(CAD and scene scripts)

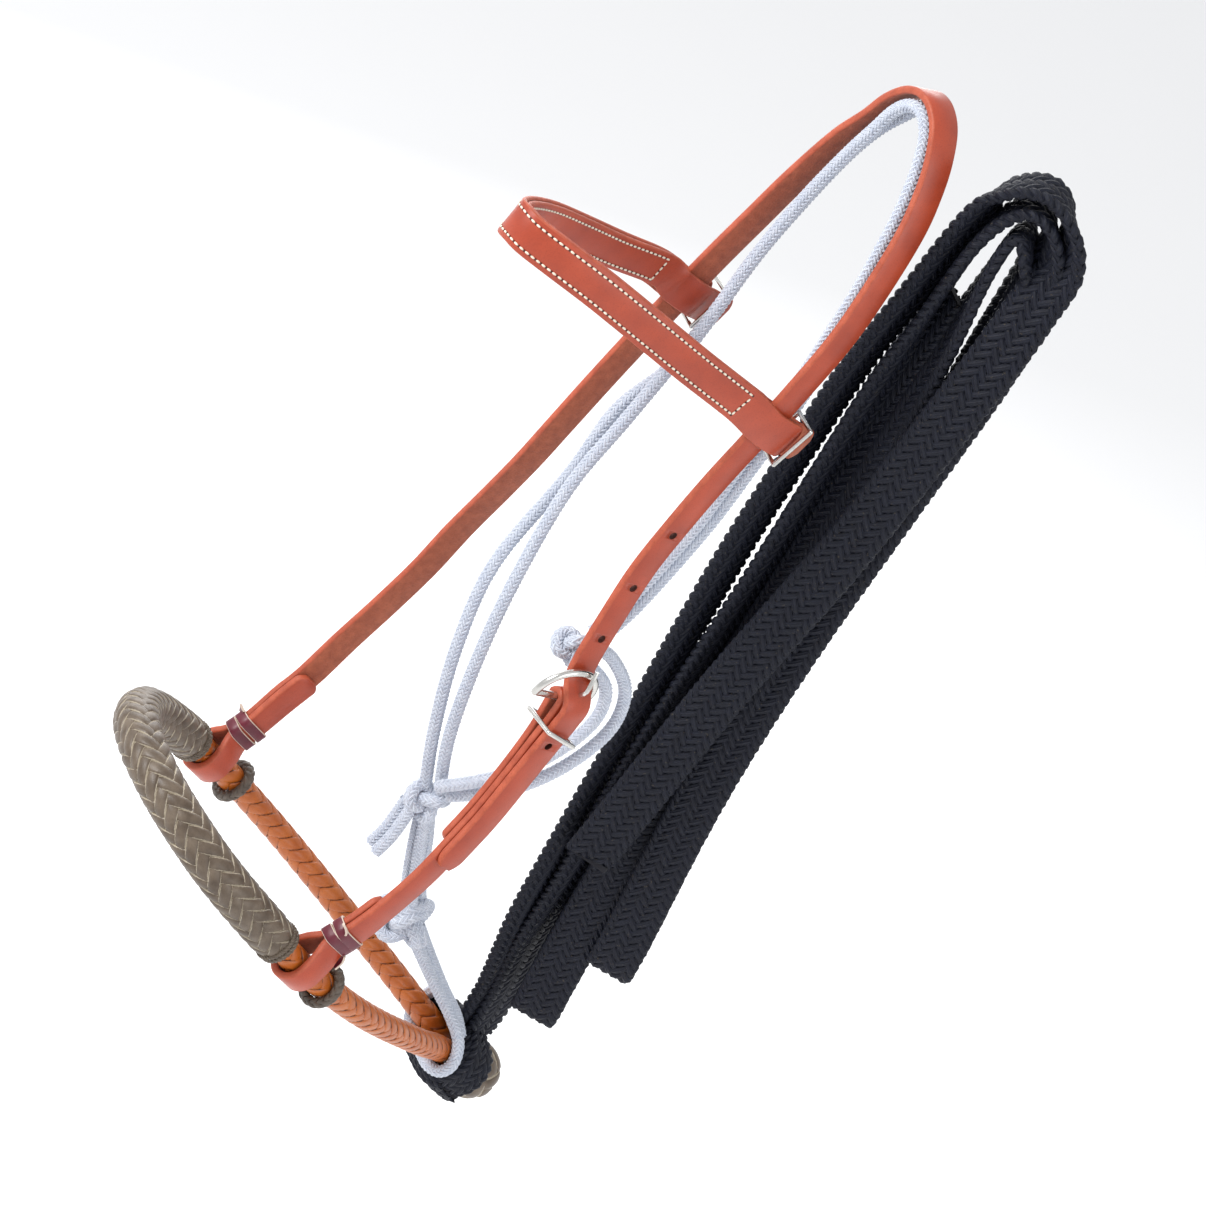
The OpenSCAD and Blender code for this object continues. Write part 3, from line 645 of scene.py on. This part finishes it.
def heel_wraps():
    """The rein's turns around both shanks, as one flat band that spirals toward the heel knot."""
    t = np.linspace(0.2, 2.9 * 2 * math.pi, 150)
    reach = 12.6 + 6.4 * (t / t[-1])
    wide = 9.5
    x = reach * np.cos(t) + wide * np.tanh(2.5 * np.cos(t))
    z = reach * np.sin(t)
    v = WRAP_V - 7 + 9 * t / t[-1]
    points = on_bosal(np.stack([x, v, z], axis=1))
    parts = Parts()
    track = Track(points, np.tile(BOSAL[:, 1], (len(points), 1)))
    tube(parts, track, Outline(flat_oval(22, 2.8)), step=4, tag=1)
    braid(parts, track, Outline(flat_oval(23.5, 4.2)), 10, 44, 1.6, 1.7, profile=ROUND, lift=0.42)
    finished(parts.build("rein_heel_turns", [YARN, YARN_CORE]), "bosal", "black_rein",
             "rein_heel_wraps")


# ---------------------------------------------------------------- leather

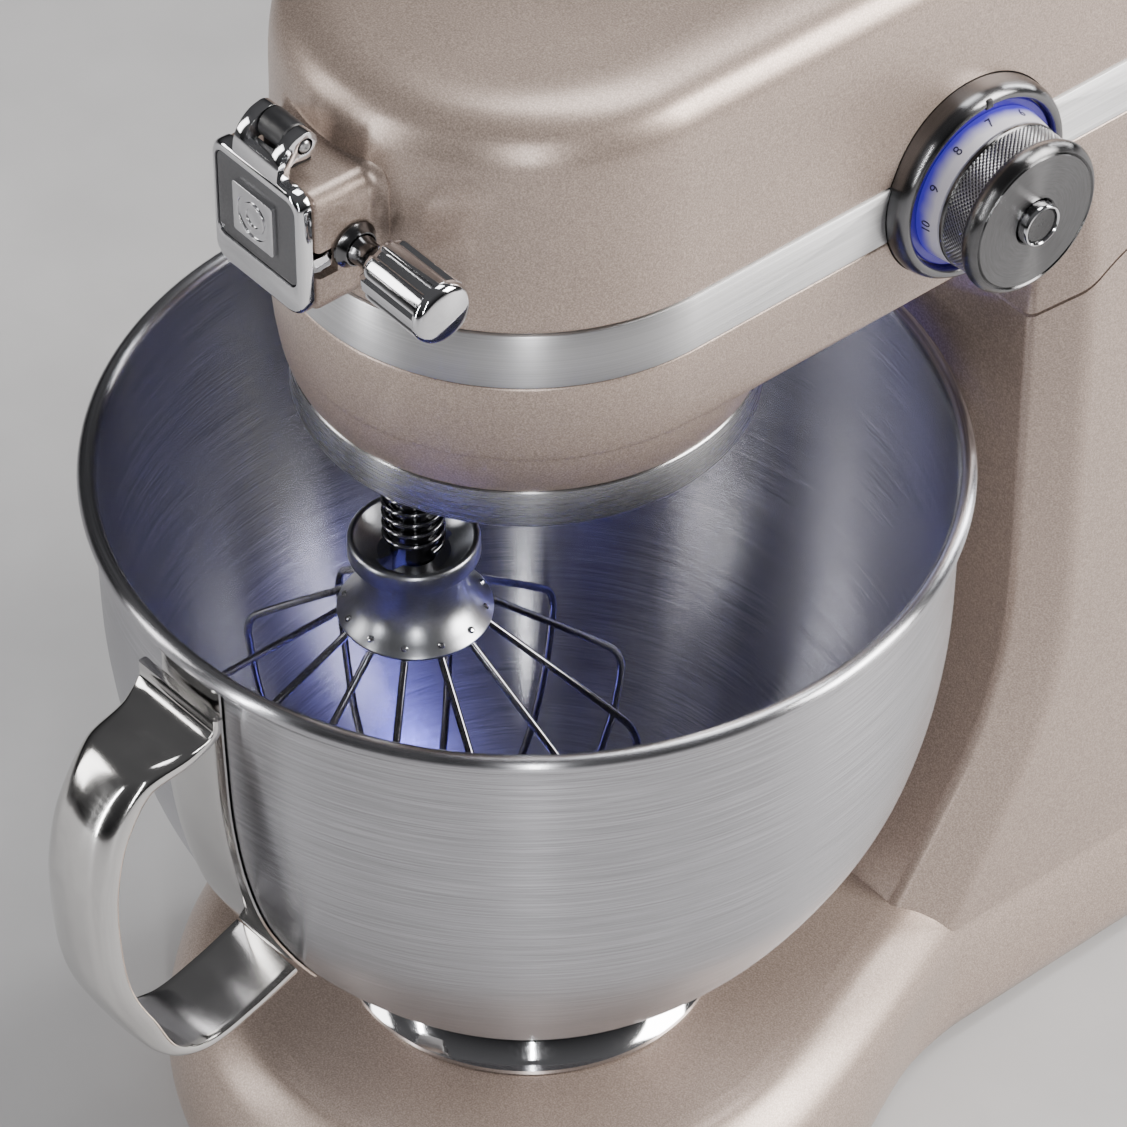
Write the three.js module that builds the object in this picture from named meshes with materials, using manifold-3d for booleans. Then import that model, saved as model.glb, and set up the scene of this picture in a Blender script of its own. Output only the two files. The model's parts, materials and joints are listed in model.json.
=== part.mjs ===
// Tilt-head stand mixer, in millimetres: +Z up, the bowl towards -Y, the speed dial towards +X.
// Heights are above the counter. Across and along are measured from the bowl's axis, and one
// group at the end moves the whole mixer so that the middle of its footprint is at the origin.
import * as THREE from 'three';
import { mergeVertices } from 'three/addons/utils/BufferGeometryUtils.js';
import Module from 'manifold-3d';

const wasm = await Module();
wasm.setup();

// ---------------------------------------------------------------- driving dimensions

const GAP = 0.3; // clearance between pieces that touch
const COUNTER_GAP = 3; // the casting's edge above the counter
const SEAT_Z = 46; // flat floor that the bowl stands on
const RIM_Z = 223; // top of the bowl
const RIM_RADIUS = 114;
const BAND_Z = 298.4; // lower edge of the steel band round the head
const BAND_HEIGHT = 16.4;
const HEAD_HALF_WIDTH = 64;
const HEAD_REAR_Y = 216;
const HEAD_REAR_CORNER = 36;
const HEAD_TOP_Z = 374.5;
const HEAD_FLOOR_Z = 272;
const COLUMN_HALF_WIDTH = 65.4;
const COLUMN_FACE_HALF_WIDTH = 55;
const COLUMN_REAR_CORNER = 30;
const SHELL = 3.6; // wall of the head's two shells
const CASTING_WALL = 5.5;
const PLANET_ARM = 37; // beater axis to planetary axis
const RING_TEETH = 42;
const PLANET_TEETH = 12;
const WHISK_RADIUS = 58;
const HANDLE_REACH = 152.6; // bowl axis to the outside of the handle
const PIVOT = { y: 162, z: 211 }; // hinge pin of the head
const PARTING_CORNER = { y: 121, z: RIM_Z + 12.5 }; // where head and column meet at the front
const PARTING_SLOPE = THREE.MathUtils.degToRad(42);
const REAR_SHELF = THREE.MathUtils.degToRad(-42); // where the knuckle's round ends at the rear
const DIAL = { y: 88.5, z: 306 };
const DIAL_HOLE_RADIUS = 28;
const HUB_Z = 338; // axis of the front drive socket
const THUMB_Y = -67;
const MOTOR_Z = 320;

const KNUCKLE_RADIUS = (PIVOT.y - PARTING_CORNER.y) * Math.sin(PARTING_SLOPE)
  - (PIVOT.z - PARTING_CORNER.z) * Math.cos(PARTING_SLOPE);

// Facets round a full turn, by the size of the piece.
const LARGE = 32;
const MEDIUM = 18;
const SMALL = 12;

// ---------------------------------------------------------------- shape helpers

const radians = THREE.MathUtils.degToRad;

// A closed three.js geometry as a manifold solid with its faces pointing out.
function solid(geometry) {
  const bare = geometry.clone();
  bare.deleteAttribute('normal');
  bare.deleteAttribute('uv');
  const merged = mergeVertices(bare, 1e-3);
  const corners = merged.attributes.position.array;
  const index = merged.index.array;
  const triangles = [];
  let volume = 0;
  for (let i = 0; i < index.length; i += 3) {
    const [a, b, c] = index.slice(i, i + 3);
    if (a === b || b === c || c === a) continue;
    triangles.push(a, b, c);
    const corner = [a, b, c].map((k) => new THREE.Vector3().fromArray(corners, 3 * k));
    volume += corner[0].dot(corner[1].clone().cross(corner[2]));
  }
  if (volume < 0) triangles.reverse();
  return new wasm.Manifold(new wasm.Mesh({
    numProp: 3,
    vertProperties: Float32Array.from(corners),
    triVerts: Uint32Array.from(triangles),
  }));
}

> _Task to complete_
Please output every record, keeping each line exact.

> _Result of this exercise_
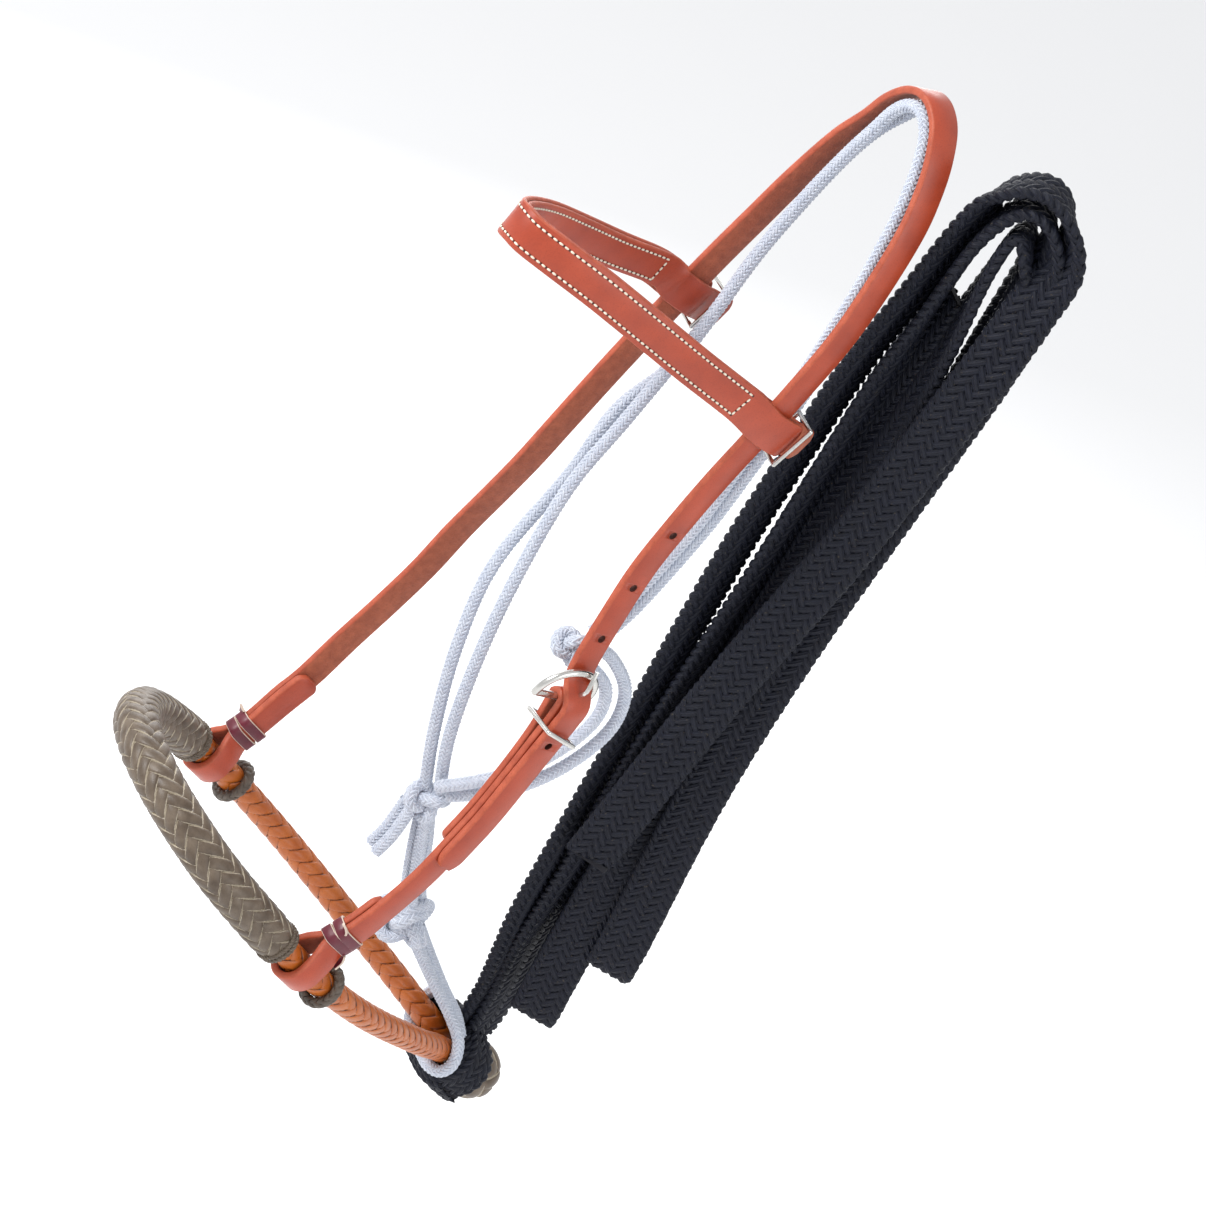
The OpenSCAD and Blender code for this object continues. Write part 3, from line 645 of scene.py on. This part finishes it.
def heel_wraps():
    """The rein's turns around both shanks, as one flat band that spirals toward the heel knot."""
    t = np.linspace(0.2, 2.9 * 2 * math.pi, 150)
    reach = 12.6 + 6.4 * (t / t[-1])
    wide = 9.5
    x = reach * np.cos(t) + wide * np.tanh(2.5 * np.cos(t))
    z = reach * np.sin(t)
    v = WRAP_V - 7 + 9 * t / t[-1]
    points = on_bosal(np.stack([x, v, z], axis=1))
    parts = Parts()
    track = Track(points, np.tile(BOSAL[:, 1], (len(points), 1)))
    tube(parts, track, Outline(flat_oval(22, 2.8)), step=4, tag=1)
    braid(parts, track, Outline(flat_oval(23.5, 4.2)), 10, 44, 1.6, 1.7, profile=ROUND, lift=0.42)
    finished(parts.build("rein_heel_turns", [YARN, YARN_CORE]), "bosal", "black_rein",
             "rein_heel_wraps")


# ---------------------------------------------------------------- leather

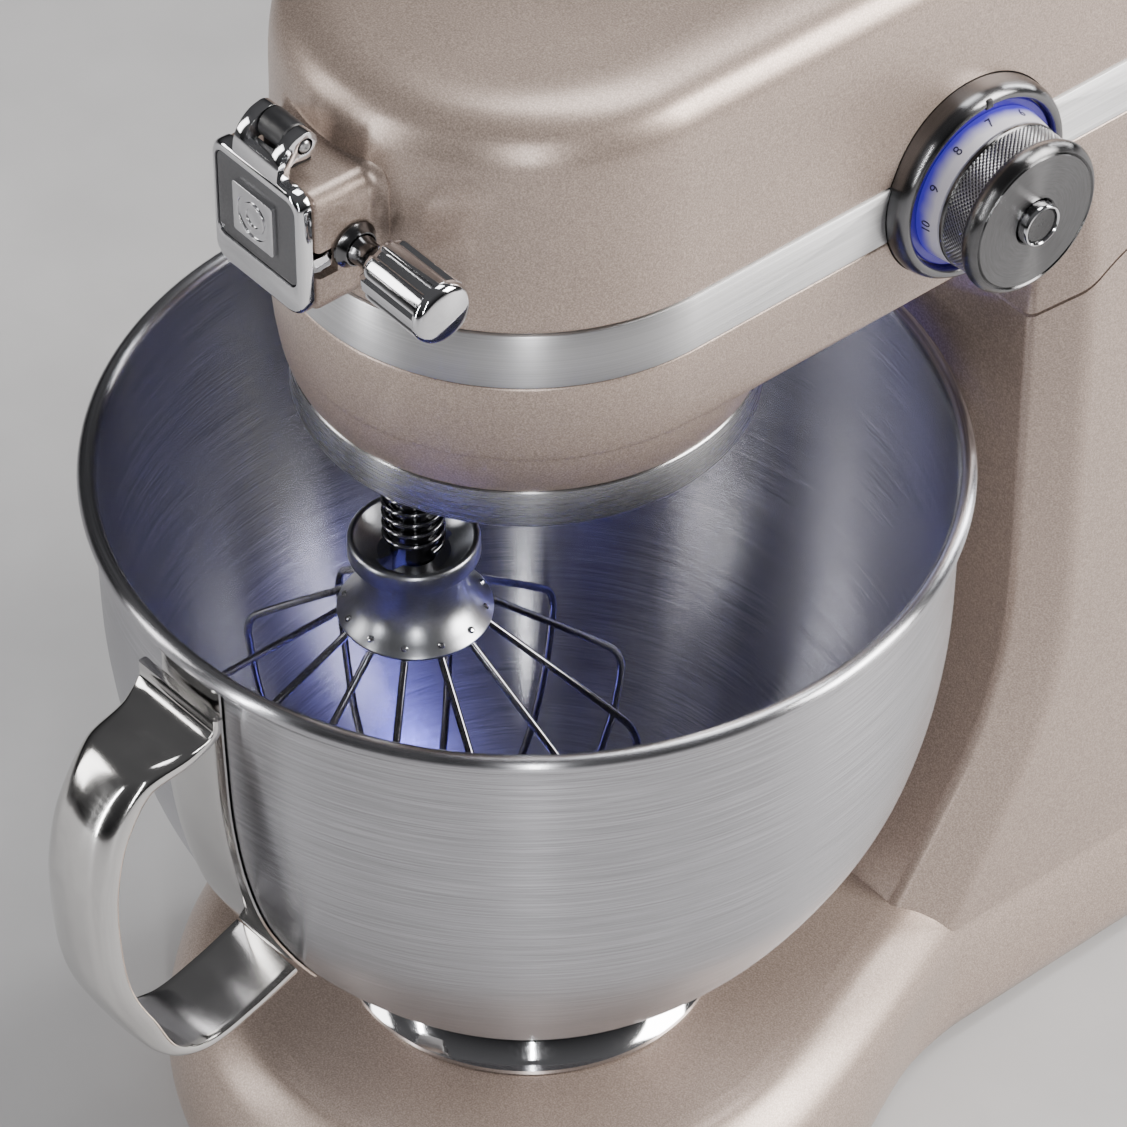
Write the three.js module that builds the object in this picture from named meshes with materials, using manifold-3d for booleans. Then import that model, saved as model.glb, and set up the scene of this picture in a Blender script of its own. Output only the two files. The model's parts, materials and joints are listed in model.json.
=== part.mjs ===
// Tilt-head stand mixer, in millimetres: +Z up, the bowl towards -Y, the speed dial towards +X.
// Heights are above the counter. Across and along are measured from the bowl's axis, and one
// group at the end moves the whole mixer so that the middle of its footprint is at the origin.
import * as THREE from 'three';
import { mergeVertices } from 'three/addons/utils/BufferGeometryUtils.js';
import Module from 'manifold-3d';

const wasm = await Module();
wasm.setup();

// ---------------------------------------------------------------- driving dimensions

const GAP = 0.3; // clearance between pieces that touch
const COUNTER_GAP = 3; // the casting's edge above the counter
const SEAT_Z = 46; // flat floor that the bowl stands on
const RIM_Z = 223; // top of the bowl
const RIM_RADIUS = 114;
const BAND_Z = 298.4; // lower edge of the steel band round the head
const BAND_HEIGHT = 16.4;
const HEAD_HALF_WIDTH = 64;
const HEAD_REAR_Y = 216;
const HEAD_REAR_CORNER = 36;
const HEAD_TOP_Z = 374.5;
const HEAD_FLOOR_Z = 272;
const COLUMN_HALF_WIDTH = 65.4;
const COLUMN_FACE_HALF_WIDTH = 55;
const COLUMN_REAR_CORNER = 30;
const SHELL = 3.6; // wall of the head's two shells
const CASTING_WALL = 5.5;
const PLANET_ARM = 37; // beater axis to planetary axis
const RING_TEETH = 42;
const PLANET_TEETH = 12;
const WHISK_RADIUS = 58;
const HANDLE_REACH = 152.6; // bowl axis to the outside of the handle
const PIVOT = { y: 162, z: 211 }; // hinge pin of the head
const PARTING_CORNER = { y: 121, z: RIM_Z + 12.5 }; // where head and column meet at the front
const PARTING_SLOPE = THREE.MathUtils.degToRad(42);
const REAR_SHELF = THREE.MathUtils.degToRad(-42); // where the knuckle's round ends at the rear
const DIAL = { y: 88.5, z: 306 };
const DIAL_HOLE_RADIUS = 28;
const HUB_Z = 338; // axis of the front drive socket
const THUMB_Y = -67;
const MOTOR_Z = 320;

const KNUCKLE_RADIUS = (PIVOT.y - PARTING_CORNER.y) * Math.sin(PARTING_SLOPE)
  - (PIVOT.z - PARTING_CORNER.z) * Math.cos(PARTING_SLOPE);

// Facets round a full turn, by the size of the piece.
const LARGE = 32;
const MEDIUM = 18;
const SMALL = 12;

// ---------------------------------------------------------------- shape helpers

const radians = THREE.MathUtils.degToRad;

// A closed three.js geometry as a manifold solid with its faces pointing out.
function solid(geometry) {
  const bare = geometry.clone();
  bare.deleteAttribute('normal');
  bare.deleteAttribute('uv');
  const merged = mergeVertices(bare, 1e-3);
  const corners = merged.attributes.position.array;
  const index = merged.index.array;
  const triangles = [];
  let volume = 0;
  for (let i = 0; i < index.length; i += 3) {
    const [a, b, c] = index.slice(i, i + 3);
    if (a === b || b === c || c === a) continue;
    triangles.push(a, b, c);
    const corner = [a, b, c].map((k) => new THREE.Vector3().fromArray(corners, 3 * k));
    volume += corner[0].dot(corner[1].clone().cross(corner[2]));
  }
  if (volume < 0) triangles.reverse();
  return new wasm.Manifold(new wasm.Mesh({
    numProp: 3,
    vertProperties: Float32Array.from(corners),
    triVerts: Uint32Array.from(triangles),
  }));
}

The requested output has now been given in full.